TASK DESCRIPTION:
Repeat each line exactly, leaving nothing out.

§

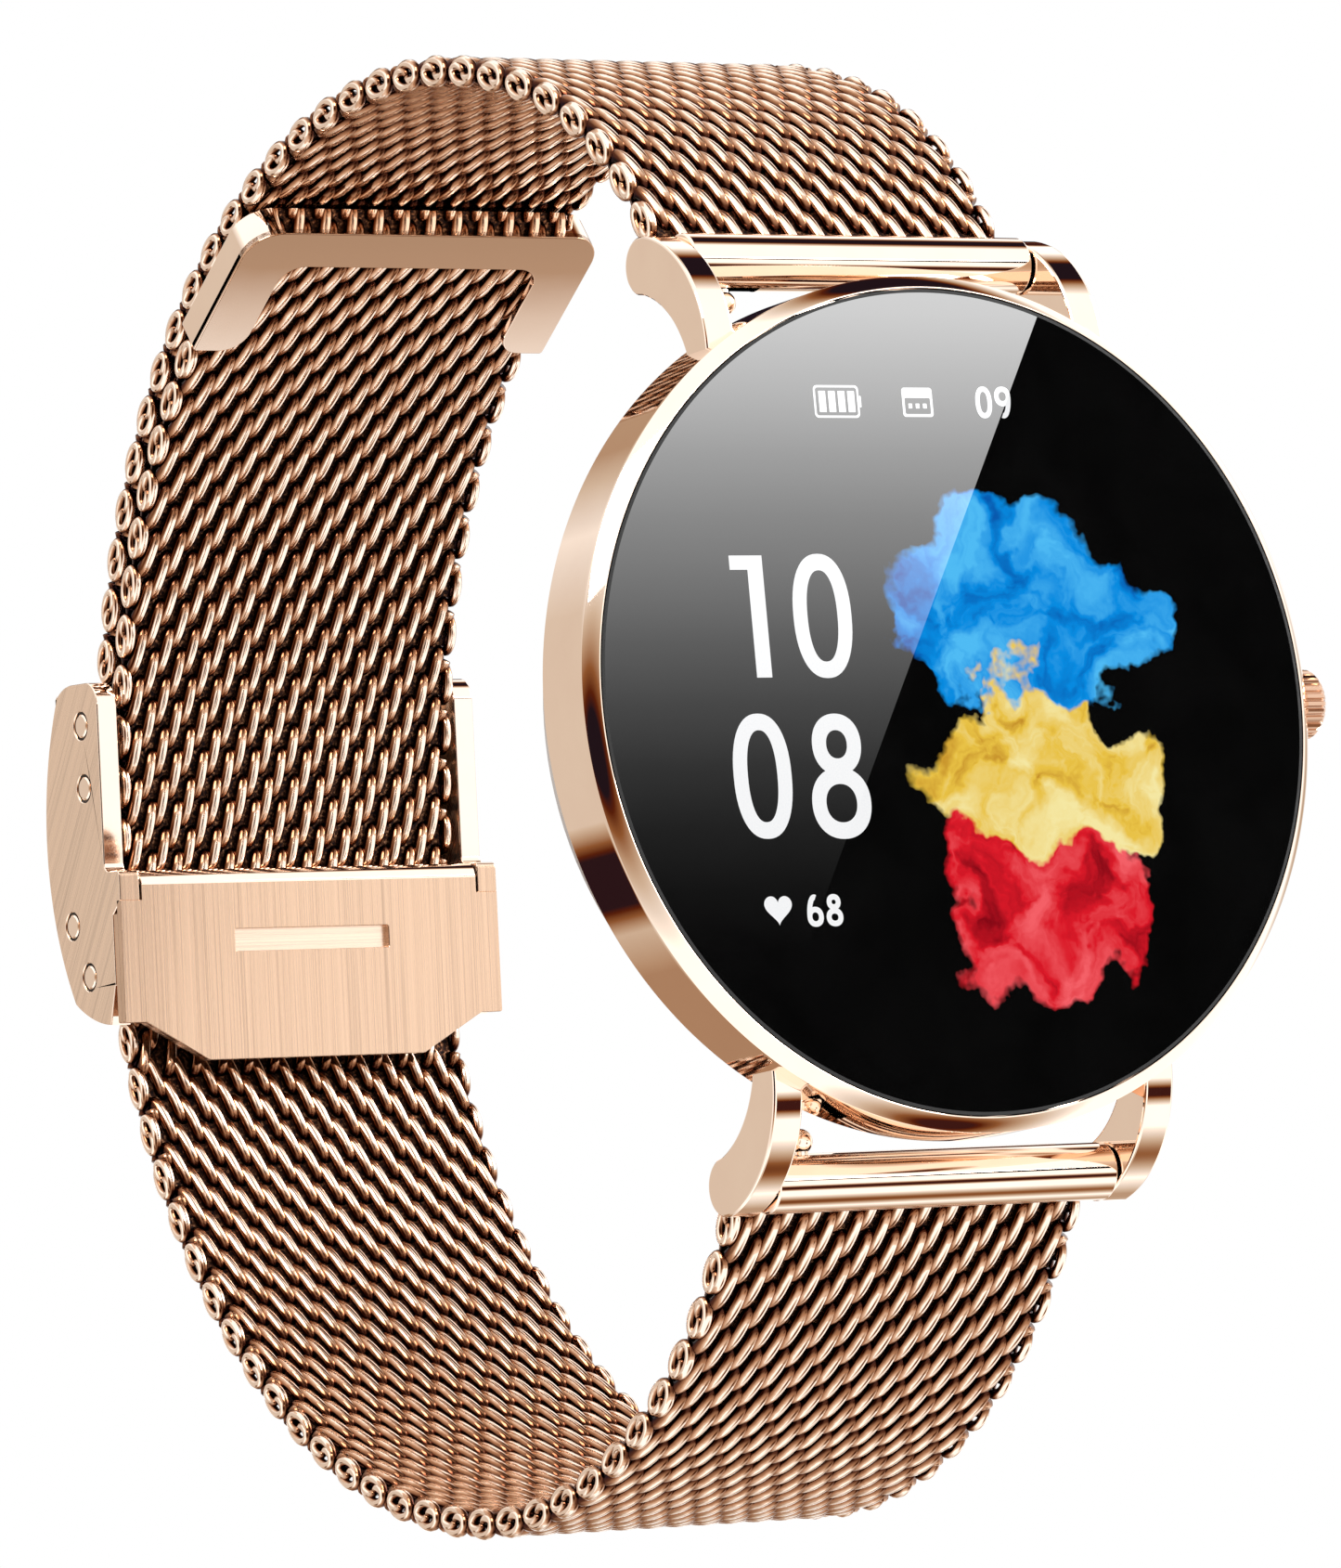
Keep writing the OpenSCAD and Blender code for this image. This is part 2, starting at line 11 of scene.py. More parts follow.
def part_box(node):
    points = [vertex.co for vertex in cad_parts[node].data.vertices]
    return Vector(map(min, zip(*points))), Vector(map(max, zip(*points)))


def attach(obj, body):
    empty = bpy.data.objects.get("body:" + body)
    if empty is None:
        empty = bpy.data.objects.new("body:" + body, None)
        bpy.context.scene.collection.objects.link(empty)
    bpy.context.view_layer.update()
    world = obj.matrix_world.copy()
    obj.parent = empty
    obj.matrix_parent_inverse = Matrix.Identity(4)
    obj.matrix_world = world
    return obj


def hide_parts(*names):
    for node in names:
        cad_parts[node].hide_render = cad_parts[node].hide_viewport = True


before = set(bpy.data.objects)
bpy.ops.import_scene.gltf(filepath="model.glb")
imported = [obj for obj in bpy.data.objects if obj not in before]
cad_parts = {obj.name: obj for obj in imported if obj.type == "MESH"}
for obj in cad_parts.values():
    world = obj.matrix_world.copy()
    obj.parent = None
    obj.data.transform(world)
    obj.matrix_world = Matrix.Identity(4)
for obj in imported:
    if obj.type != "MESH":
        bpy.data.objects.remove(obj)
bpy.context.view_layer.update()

MM = 0.001
DEG = math.pi / 180


# ---- sizes, from the CAD nodes (millimetres)

def span(node, axis):
    lo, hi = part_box(node)
    return lo[axis] / MM, hi[axis] / MM


CASE_R = span("bezel_ring", 0)[1]
FRONT = span("cover_glass", 1)[0]
GLASS_R = span("cover_glass", 0)[1]
GLASS_BACK = span("cover_glass", 1)[1]
SEAT = span("bezel_ring", 1)[1]
RIM_R = GLASS_R + 0.1
CROWN_Y = sum(span("crown_cap", 1)) / 2
CROWN_R = (span("crown_cap", 1)[1] - span("crown_cap", 1)[0]) / 2
CROWN_X0, CROWN_X1 = span("crown_cap", 0)
MESH_H = span("upper_mesh_a", 0)[1]
BAR_Y = sum(span("upper_bar_barrel", 1)) / 2
BAR_Z = sum(span("upper_bar_barrel", 2)) / 2
TUBE_X0, TUBE_X1 = span("upper_end_tube", 0)
TUBE_R = BAR_Y - span("upper_end_tube", 1)[0]
KNOB_X = sum(span("upper_release_pin", 0)) / 2
CHEEK_OUT = span("clasp_frame", 0)[1]
CHEEK_T = 1.2
CHEEK_IN = CHEEK_OUT - CHEEK_T
LUG_IN, LUG_T = 9.95, 1.65
# the band's loop: centre, outer radius, thickness
LOOP_Y, LOOP_R, MESH_T = 22.3, 37.4, 1.55
UPPER_Y, UPPER_Z, UPPER_R = LOOP_Y + 1.35, 2.1, LOOP_R - 1.85
ARC_MID = LOOP_R - MESH_T / 2
UPPER_MID = UPPER_R - MESH_T / 2
TAIL_MID = UPPER_R - 2.57
# the bend at each end tube: the arc's centre and radius, where the bend starts, its radius, where it ends
UPPER_ROOT = (UPPER_Y, UPPER_Z, UPPER_R, 115, 22, 154.6)
LOWER_ROOT = (LOOP_Y, 0, LOOP_R, 85, 28, 151.2)
# the tail's straight stretch and the bend into the lower half
LINE_A, BEND_R = 9, 12
LINE_D = TAIL_MID + (UPPER_Y - LOOP_Y) * math.cos(LINE_A * DEG) + UPPER_Z * math.sin(LINE_A * DEG)
LINE_UP = UPPER_Z * math.cos(LINE_A * DEG) - (UPPER_Y - LOOP_Y) * math.sin(LINE_A * DEG)
BEND_A = math.degrees(math.acos((LINE_D - BEND_R) / (ARC_MID - BEND_R)))
LOW_A = BEND_A - LINE_A
LINE_L = (ARC_MID - BEND_R) * math.sin(BEND_A * DEG) + LINE_UP
FERRULE_A = 14.2
KEEPER_A, KEEPER_UP, KEEPER_END, KEEPER_H = 57, 1.2, 8.38, 4.45
KEEPER_MID = UPPER_Z * math.cos(KEEPER_A * DEG) - UPPER_Y * math.sin(KEEPER_A * DEG) + KEEPER_UP
CLASP_Y, CLASP_Z, CLASP_TILT = 57.1, 2.0, 4.5


def root_centre(q):
    """Centre of the bend next to the case."""
    return q[0] + (q[2] - q[4]) * math.cos(q[3] * DEG), q[1] + (q[2] - q[4]) * math.sin(q[3] * DEG)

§

THE COMPLETED TASK:
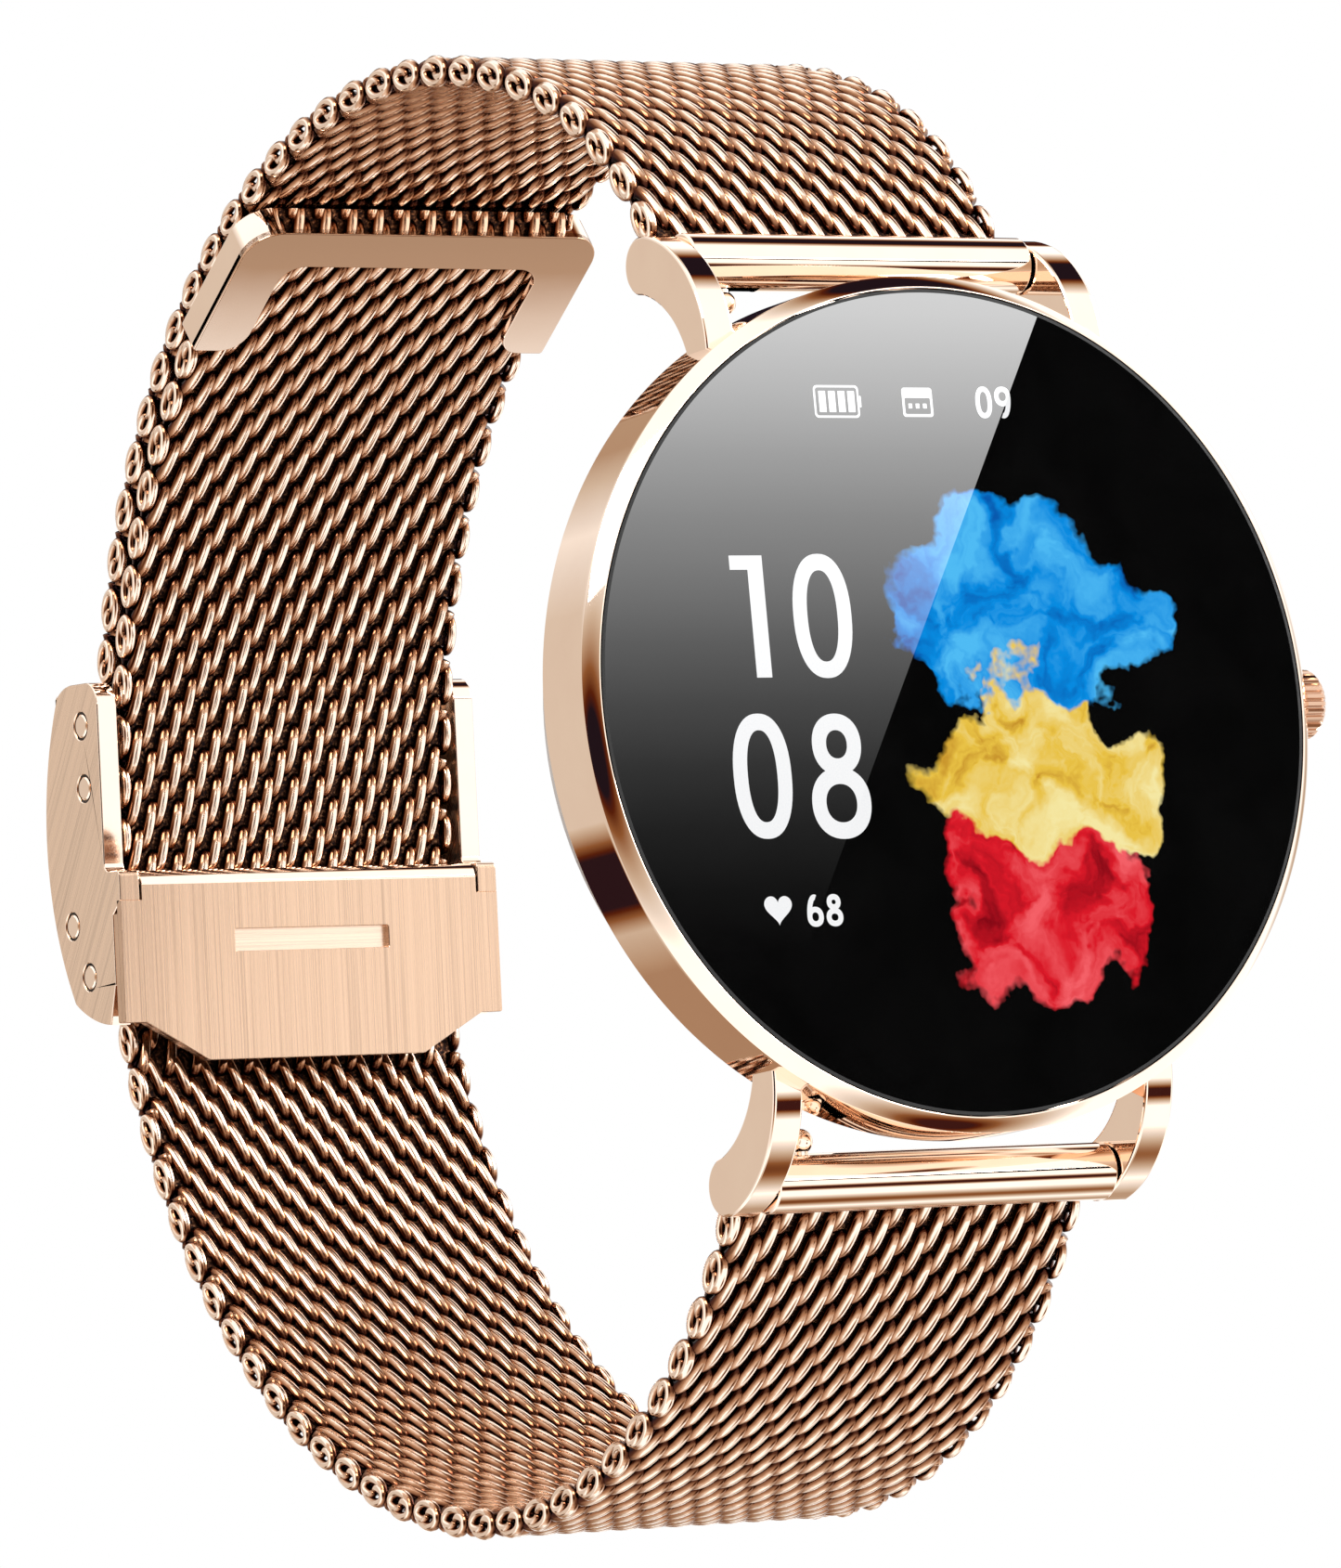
Keep writing the OpenSCAD and Blender code for this image. This is part 2, starting at line 11 of scene.py. More parts follow.
def part_box(node):
    points = [vertex.co for vertex in cad_parts[node].data.vertices]
    return Vector(map(min, zip(*points))), Vector(map(max, zip(*points)))


def attach(obj, body):
    empty = bpy.data.objects.get("body:" + body)
    if empty is None:
        empty = bpy.data.objects.new("body:" + body, None)
        bpy.context.scene.collection.objects.link(empty)
    bpy.context.view_layer.update()
    world = obj.matrix_world.copy()
    obj.parent = empty
    obj.matrix_parent_inverse = Matrix.Identity(4)
    obj.matrix_world = world
    return obj


def hide_parts(*names):
    for node in names:
        cad_parts[node].hide_render = cad_parts[node].hide_viewport = True


before = set(bpy.data.objects)
bpy.ops.import_scene.gltf(filepath="model.glb")
imported = [obj for obj in bpy.data.objects if obj not in before]
cad_parts = {obj.name: obj for obj in imported if obj.type == "MESH"}
for obj in cad_parts.values():
    world = obj.matrix_world.copy()
    obj.parent = None
    obj.data.transform(world)
    obj.matrix_world = Matrix.Identity(4)
for obj in imported:
    if obj.type != "MESH":
        bpy.data.objects.remove(obj)
bpy.context.view_layer.update()

MM = 0.001
DEG = math.pi / 180


# ---- sizes, from the CAD nodes (millimetres)

def span(node, axis):
    lo, hi = part_box(node)
    return lo[axis] / MM, hi[axis] / MM


CASE_R = span("bezel_ring", 0)[1]
FRONT = span("cover_glass", 1)[0]
GLASS_R = span("cover_glass", 0)[1]
GLASS_BACK = span("cover_glass", 1)[1]
SEAT = span("bezel_ring", 1)[1]
RIM_R = GLASS_R + 0.1
CROWN_Y = sum(span("crown_cap", 1)) / 2
CROWN_R = (span("crown_cap", 1)[1] - span("crown_cap", 1)[0]) / 2
CROWN_X0, CROWN_X1 = span("crown_cap", 0)
MESH_H = span("upper_mesh_a", 0)[1]
BAR_Y = sum(span("upper_bar_barrel", 1)) / 2
BAR_Z = sum(span("upper_bar_barrel", 2)) / 2
TUBE_X0, TUBE_X1 = span("upper_end_tube", 0)
TUBE_R = BAR_Y - span("upper_end_tube", 1)[0]
KNOB_X = sum(span("upper_release_pin", 0)) / 2
CHEEK_OUT = span("clasp_frame", 0)[1]
CHEEK_T = 1.2
CHEEK_IN = CHEEK_OUT - CHEEK_T
LUG_IN, LUG_T = 9.95, 1.65
# the band's loop: centre, outer radius, thickness
LOOP_Y, LOOP_R, MESH_T = 22.3, 37.4, 1.55
UPPER_Y, UPPER_Z, UPPER_R = LOOP_Y + 1.35, 2.1, LOOP_R - 1.85
ARC_MID = LOOP_R - MESH_T / 2
UPPER_MID = UPPER_R - MESH_T / 2
TAIL_MID = UPPER_R - 2.57
# the bend at each end tube: the arc's centre and radius, where the bend starts, its radius, where it ends
UPPER_ROOT = (UPPER_Y, UPPER_Z, UPPER_R, 115, 22, 154.6)
LOWER_ROOT = (LOOP_Y, 0, LOOP_R, 85, 28, 151.2)
# the tail's straight stretch and the bend into the lower half
LINE_A, BEND_R = 9, 12
LINE_D = TAIL_MID + (UPPER_Y - LOOP_Y) * math.cos(LINE_A * DEG) + UPPER_Z * math.sin(LINE_A * DEG)
LINE_UP = UPPER_Z * math.cos(LINE_A * DEG) - (UPPER_Y - LOOP_Y) * math.sin(LINE_A * DEG)
BEND_A = math.degrees(math.acos((LINE_D - BEND_R) / (ARC_MID - BEND_R)))
LOW_A = BEND_A - LINE_A
LINE_L = (ARC_MID - BEND_R) * math.sin(BEND_A * DEG) + LINE_UP
FERRULE_A = 14.2
KEEPER_A, KEEPER_UP, KEEPER_END, KEEPER_H = 57, 1.2, 8.38, 4.45
KEEPER_MID = UPPER_Z * math.cos(KEEPER_A * DEG) - UPPER_Y * math.sin(KEEPER_A * DEG) + KEEPER_UP
CLASP_Y, CLASP_Z, CLASP_TILT = 57.1, 2.0, 4.5


def root_centre(q):
    """Centre of the bend next to the case."""
    return q[0] + (q[2] - q[4]) * math.cos(q[3] * DEG), q[1] + (q[2] - q[4]) * math.sin(q[3] * DEG)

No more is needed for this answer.